Former Washington Post Executive Editor Downie and Schudson, a Columbia University prof, run through their candidates for supplementing newspapers' legendary local coverage:
- Radio and TV news: Nah, there's just not enough reportorial muscle in these operations to hold cops and city halls accountable, the authors conclude, citing some notable exceptions.
- Sites like Voice of San Diego and MinnPost, not to mention ProPublica and others. These are good starts, say the authors. BUT: "Collectively, the newcomers are filling some of the gaps left by the downsizing of newspapers’ reporting staffs, especially in local accountability and neighborhood reporting. However, the staffs of most of the start-ups are still small, as are their audiences and budgets, and they are scattered unevenly across the country."
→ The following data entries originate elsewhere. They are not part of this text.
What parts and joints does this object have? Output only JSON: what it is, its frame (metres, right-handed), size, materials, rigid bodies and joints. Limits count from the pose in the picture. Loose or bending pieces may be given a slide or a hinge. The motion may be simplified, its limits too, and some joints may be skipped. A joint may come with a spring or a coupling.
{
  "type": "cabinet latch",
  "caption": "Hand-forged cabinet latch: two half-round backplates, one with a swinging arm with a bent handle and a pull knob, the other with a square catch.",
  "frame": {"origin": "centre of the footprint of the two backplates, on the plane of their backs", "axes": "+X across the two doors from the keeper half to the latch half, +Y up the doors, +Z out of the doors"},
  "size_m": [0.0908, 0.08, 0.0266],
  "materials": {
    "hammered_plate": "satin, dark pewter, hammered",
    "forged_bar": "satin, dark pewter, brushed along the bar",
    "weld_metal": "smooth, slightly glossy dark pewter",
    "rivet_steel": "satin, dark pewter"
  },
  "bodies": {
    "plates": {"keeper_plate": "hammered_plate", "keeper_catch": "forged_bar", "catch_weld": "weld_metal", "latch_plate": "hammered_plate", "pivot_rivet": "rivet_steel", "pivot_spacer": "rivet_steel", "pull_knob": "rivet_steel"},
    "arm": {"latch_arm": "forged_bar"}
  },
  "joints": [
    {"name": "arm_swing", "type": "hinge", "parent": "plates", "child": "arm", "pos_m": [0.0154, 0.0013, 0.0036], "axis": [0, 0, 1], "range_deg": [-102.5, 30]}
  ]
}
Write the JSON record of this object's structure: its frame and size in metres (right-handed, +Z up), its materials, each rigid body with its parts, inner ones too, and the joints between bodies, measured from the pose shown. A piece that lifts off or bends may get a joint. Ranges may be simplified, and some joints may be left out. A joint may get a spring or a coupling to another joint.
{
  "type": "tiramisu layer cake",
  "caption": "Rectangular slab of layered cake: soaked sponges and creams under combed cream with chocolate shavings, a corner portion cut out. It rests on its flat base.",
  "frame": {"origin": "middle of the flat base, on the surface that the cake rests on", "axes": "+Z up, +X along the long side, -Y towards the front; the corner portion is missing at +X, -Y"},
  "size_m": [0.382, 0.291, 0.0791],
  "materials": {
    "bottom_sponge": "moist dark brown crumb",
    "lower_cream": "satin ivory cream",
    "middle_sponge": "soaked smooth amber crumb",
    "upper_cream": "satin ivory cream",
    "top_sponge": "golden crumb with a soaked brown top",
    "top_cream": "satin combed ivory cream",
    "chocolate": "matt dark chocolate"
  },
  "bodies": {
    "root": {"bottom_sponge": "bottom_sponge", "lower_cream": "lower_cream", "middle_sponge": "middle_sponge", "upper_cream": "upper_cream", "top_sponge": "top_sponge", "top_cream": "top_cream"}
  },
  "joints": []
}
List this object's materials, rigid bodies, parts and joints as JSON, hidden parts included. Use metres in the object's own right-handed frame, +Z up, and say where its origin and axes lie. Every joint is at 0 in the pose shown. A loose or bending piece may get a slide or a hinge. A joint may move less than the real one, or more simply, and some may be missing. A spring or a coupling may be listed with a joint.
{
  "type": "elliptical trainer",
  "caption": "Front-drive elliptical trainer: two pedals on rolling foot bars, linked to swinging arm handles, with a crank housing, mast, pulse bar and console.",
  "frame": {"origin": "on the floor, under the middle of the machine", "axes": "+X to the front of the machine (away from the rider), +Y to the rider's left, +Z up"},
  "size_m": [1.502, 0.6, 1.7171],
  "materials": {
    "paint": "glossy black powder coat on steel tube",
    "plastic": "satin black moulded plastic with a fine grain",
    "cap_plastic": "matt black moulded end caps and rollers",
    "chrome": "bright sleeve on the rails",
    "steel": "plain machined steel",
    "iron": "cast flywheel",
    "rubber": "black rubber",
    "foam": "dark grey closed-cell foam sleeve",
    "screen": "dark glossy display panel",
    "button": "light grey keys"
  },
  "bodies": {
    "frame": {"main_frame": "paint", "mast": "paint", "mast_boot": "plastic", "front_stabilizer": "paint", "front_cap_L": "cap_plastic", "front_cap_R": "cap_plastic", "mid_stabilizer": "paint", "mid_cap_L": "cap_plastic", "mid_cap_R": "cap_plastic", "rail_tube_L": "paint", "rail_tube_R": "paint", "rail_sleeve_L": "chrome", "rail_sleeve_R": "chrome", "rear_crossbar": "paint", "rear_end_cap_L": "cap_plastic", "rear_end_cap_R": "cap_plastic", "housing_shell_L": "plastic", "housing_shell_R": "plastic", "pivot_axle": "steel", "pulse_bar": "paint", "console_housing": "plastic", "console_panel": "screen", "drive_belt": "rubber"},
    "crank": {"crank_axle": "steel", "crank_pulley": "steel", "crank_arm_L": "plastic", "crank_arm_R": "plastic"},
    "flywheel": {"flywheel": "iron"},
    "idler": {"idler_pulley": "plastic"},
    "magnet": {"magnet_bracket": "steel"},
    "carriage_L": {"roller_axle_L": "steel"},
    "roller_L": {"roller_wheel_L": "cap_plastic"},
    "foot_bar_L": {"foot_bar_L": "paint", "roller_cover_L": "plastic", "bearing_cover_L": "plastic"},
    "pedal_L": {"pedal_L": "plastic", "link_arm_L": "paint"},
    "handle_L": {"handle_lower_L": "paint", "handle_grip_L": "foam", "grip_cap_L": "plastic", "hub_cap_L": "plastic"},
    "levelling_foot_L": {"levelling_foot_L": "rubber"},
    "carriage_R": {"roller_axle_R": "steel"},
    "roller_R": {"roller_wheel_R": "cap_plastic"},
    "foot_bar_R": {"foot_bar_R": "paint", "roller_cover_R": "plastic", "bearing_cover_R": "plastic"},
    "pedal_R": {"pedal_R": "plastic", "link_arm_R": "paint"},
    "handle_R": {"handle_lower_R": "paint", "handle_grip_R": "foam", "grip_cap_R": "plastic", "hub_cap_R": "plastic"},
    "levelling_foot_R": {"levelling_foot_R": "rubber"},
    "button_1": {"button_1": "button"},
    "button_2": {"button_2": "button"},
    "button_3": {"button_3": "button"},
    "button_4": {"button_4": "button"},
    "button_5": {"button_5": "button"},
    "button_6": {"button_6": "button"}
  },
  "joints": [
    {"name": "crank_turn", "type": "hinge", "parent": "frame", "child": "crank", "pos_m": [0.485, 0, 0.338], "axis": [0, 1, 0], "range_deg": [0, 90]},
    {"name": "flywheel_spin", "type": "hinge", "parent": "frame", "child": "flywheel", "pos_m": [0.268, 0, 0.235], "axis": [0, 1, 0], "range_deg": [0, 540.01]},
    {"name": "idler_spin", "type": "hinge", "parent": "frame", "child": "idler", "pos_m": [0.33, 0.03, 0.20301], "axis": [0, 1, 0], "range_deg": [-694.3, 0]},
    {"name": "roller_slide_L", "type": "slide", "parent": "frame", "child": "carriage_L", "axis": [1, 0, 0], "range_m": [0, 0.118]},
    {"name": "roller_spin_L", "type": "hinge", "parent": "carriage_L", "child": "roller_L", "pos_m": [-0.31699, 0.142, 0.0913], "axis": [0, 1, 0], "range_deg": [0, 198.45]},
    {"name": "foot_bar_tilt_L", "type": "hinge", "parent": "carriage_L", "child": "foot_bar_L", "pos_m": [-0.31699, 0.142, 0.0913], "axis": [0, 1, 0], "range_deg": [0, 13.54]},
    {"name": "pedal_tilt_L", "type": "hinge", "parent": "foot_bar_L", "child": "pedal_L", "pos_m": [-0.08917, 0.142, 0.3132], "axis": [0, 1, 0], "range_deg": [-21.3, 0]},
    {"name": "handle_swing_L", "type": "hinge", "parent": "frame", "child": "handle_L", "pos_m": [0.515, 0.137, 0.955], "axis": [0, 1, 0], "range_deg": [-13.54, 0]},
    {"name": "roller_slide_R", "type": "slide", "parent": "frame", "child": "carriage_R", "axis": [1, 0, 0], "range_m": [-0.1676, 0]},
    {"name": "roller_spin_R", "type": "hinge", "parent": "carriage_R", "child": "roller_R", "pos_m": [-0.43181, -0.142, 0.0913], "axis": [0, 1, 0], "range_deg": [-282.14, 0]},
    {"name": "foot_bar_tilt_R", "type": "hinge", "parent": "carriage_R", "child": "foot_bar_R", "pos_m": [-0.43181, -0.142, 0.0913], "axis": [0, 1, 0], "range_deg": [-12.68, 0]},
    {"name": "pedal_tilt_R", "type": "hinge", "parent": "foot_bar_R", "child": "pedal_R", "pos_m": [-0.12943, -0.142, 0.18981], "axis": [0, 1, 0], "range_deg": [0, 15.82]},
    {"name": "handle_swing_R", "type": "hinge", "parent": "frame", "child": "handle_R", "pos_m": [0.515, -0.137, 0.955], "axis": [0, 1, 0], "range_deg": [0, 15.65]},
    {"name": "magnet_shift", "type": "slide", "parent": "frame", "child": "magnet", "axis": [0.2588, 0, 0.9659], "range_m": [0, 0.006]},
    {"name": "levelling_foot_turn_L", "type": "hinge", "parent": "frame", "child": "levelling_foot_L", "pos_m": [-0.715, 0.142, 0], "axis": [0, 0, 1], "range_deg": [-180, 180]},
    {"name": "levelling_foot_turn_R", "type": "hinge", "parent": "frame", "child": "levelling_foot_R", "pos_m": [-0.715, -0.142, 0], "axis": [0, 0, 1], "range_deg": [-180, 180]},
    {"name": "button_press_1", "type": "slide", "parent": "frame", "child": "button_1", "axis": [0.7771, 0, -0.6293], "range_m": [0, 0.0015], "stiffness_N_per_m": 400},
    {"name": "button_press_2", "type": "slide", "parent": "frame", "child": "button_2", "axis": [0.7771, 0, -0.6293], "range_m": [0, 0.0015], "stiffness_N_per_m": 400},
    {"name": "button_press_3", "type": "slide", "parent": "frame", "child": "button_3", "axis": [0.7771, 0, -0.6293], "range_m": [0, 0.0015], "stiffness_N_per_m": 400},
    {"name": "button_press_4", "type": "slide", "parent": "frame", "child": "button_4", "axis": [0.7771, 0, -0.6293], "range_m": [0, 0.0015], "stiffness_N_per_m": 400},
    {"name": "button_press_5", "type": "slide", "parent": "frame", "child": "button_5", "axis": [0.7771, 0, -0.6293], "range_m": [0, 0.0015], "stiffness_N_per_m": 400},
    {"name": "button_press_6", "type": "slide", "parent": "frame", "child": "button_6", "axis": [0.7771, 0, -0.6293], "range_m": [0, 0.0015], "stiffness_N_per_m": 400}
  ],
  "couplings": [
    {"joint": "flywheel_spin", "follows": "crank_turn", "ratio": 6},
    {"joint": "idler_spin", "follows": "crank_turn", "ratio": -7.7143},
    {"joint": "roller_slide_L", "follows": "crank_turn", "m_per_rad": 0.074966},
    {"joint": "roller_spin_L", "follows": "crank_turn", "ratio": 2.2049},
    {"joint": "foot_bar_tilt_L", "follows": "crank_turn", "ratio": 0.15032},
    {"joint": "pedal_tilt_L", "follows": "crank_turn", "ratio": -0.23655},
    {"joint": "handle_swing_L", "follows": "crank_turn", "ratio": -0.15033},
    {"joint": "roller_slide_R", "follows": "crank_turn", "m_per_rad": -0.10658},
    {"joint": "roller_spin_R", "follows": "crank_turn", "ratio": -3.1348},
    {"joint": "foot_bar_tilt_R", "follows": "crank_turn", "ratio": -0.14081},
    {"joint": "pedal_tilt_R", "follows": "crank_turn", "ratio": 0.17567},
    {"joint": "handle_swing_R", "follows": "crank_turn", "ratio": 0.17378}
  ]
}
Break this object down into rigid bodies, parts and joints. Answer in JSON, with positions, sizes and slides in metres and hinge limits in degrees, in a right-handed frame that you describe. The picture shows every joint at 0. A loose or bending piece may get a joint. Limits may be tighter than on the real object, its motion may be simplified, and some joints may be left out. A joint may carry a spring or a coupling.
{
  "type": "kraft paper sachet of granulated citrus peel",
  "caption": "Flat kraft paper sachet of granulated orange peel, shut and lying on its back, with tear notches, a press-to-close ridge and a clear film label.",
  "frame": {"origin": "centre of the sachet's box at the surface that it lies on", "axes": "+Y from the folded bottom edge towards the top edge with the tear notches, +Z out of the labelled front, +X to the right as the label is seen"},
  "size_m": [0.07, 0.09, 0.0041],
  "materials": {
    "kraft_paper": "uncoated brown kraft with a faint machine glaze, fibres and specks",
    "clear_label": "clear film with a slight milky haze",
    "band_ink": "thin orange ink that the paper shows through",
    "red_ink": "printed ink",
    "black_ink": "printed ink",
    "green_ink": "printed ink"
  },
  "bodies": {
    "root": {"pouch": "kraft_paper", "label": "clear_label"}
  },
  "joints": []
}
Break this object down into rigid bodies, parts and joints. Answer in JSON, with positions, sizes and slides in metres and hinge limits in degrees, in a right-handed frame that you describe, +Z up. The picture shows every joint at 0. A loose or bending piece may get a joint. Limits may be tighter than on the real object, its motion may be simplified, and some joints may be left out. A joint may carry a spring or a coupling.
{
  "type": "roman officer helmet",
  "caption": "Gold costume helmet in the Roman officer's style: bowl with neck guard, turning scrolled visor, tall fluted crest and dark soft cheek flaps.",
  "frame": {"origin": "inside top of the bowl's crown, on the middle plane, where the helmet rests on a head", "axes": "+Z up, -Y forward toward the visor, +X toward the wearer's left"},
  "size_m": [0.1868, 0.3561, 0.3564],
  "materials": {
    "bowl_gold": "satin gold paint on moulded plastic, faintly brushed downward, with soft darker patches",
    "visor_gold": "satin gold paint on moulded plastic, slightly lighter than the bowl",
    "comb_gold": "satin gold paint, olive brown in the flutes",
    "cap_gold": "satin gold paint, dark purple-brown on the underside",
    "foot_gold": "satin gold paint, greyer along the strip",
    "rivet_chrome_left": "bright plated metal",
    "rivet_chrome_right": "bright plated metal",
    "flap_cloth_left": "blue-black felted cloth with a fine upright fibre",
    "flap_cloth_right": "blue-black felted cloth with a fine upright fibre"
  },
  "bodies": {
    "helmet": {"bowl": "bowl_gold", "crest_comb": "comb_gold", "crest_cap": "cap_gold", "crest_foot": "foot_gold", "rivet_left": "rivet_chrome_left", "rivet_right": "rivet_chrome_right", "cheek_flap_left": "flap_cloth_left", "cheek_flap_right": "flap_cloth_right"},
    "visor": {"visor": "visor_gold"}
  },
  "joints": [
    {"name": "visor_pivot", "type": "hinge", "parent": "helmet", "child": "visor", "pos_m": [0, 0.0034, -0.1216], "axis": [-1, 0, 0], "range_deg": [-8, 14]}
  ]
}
- Bloggers: They're doing some serious work out there. BUT: "The fast-growing number of digital start-ups, ambitious blogs, experiments in pro-am journalism, and other hybrid news organizations are not replacing newspapers or broadcast news."
- Alt-Weeklies: Alt-weeklies? Well, jeez, let me do a search on the Downie-Schudson document and see if I can't find them, or at least some mention of them. Search results negative!
I suppose that's forgivable. After all, alt-weeklies, which are scattered evenly across the country, only channel all of their editorial resources toward local reporting; only conduct long-form investigations of key local agencies and authorities all the time; only monitor city halls like no one's business; only do all kinds of arts reporting that no other outlets care to do; and have been at it only for about half a century now.
Why mention those news organizations?
Hey, wait: I found an alt-weekly reference. In discussing the impact of Baltimore blogger Fern Shen, Downie and Schudson write: "She is hoping to take advantage of being named “best local blog” by the Baltimore City Paper to raise revenue from prospective advertisers and eventually create a paying business for herself and her contributors."
Now that's the kind of alt-weekly impact I'm talking about!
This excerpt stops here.